AI will never be able to replicate the intuition, passion, and personal touch that defines the work of creatives. AI might look like my 2nd-grade art project in the hands of a novice but appear like magic in the hands of a skilled craftsman.

The Days Ahead (Or Don’t Be Dumb)

Let’s be clear: to ignore the future of AI in any profession or area of life would be foolish. These new tools are going to become ubiquitous. Like the advent of the internet in the last several decades, those who learned to adapt thrived while those who stuck their heads in the sand were left behind.

Change is coming, and it is going to come fast. We would be wise to learn how to use and harness these tools. We have a history of sticking our heads in the sand, resisting change, and being left behind. Let’s not do that again.

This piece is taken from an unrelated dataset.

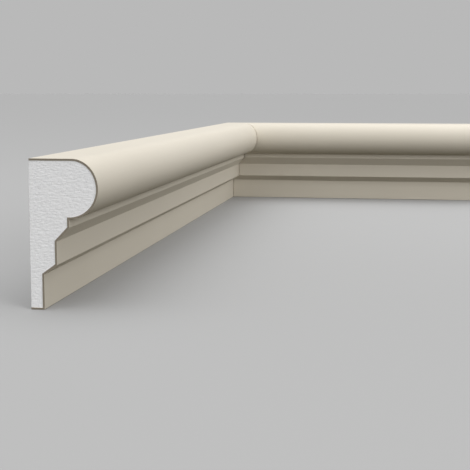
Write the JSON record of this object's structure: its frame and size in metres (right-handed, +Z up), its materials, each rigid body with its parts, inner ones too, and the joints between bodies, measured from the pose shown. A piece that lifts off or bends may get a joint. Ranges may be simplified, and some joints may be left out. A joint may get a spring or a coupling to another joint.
{
  "type": "panel moulding inside corner",
  "caption": "Coated rigid foam panel moulding with a half-round top over stepped flat bands, mitred round an inside corner and cut square at both far ends.",
  "frame": {"origin": "middle of the bounding box, at the moulding's underside", "axes": "+Z up; +Y along the left length, from its square cut to the corner, whose back faces -X; +X along the right length, from the corner to its square cut, whose back faces +Y"},
  "size_m": [0.25, 0.55, 0.07],
  "materials": {
    "cream_coat": "satin cream coat, smooth, slightly soft at its edges",
    "white_foam": "fine closed cells, matt, bare where the moulding is sawn and at its back"
  },
  "bodies": {
    "root": {"left_length": "cream_coat", "right_length": "cream_coat"}
  },
  "joints": []
}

I think there are very serious cybersecurity considerations to be made (and I’m incredibly intrigued that our little slice of the world will be on the forefront of that with the upcoming Cybersecurity Center at Marshall). There are serious ethical considerations to think through as the pace of development in AI far outpaces the speed at which we not only ask ourselves “Can we?” but also how quickly we ask ourselves “Should we?” There’s a million other questions to consider with very few obvious answers.

I’m excited for the future of AI and the tools we will have in the creative fields. I hate mundane tasks, and I’m always looking for ways for AI to automate those for me. But, I’m not worried about AI taking my job.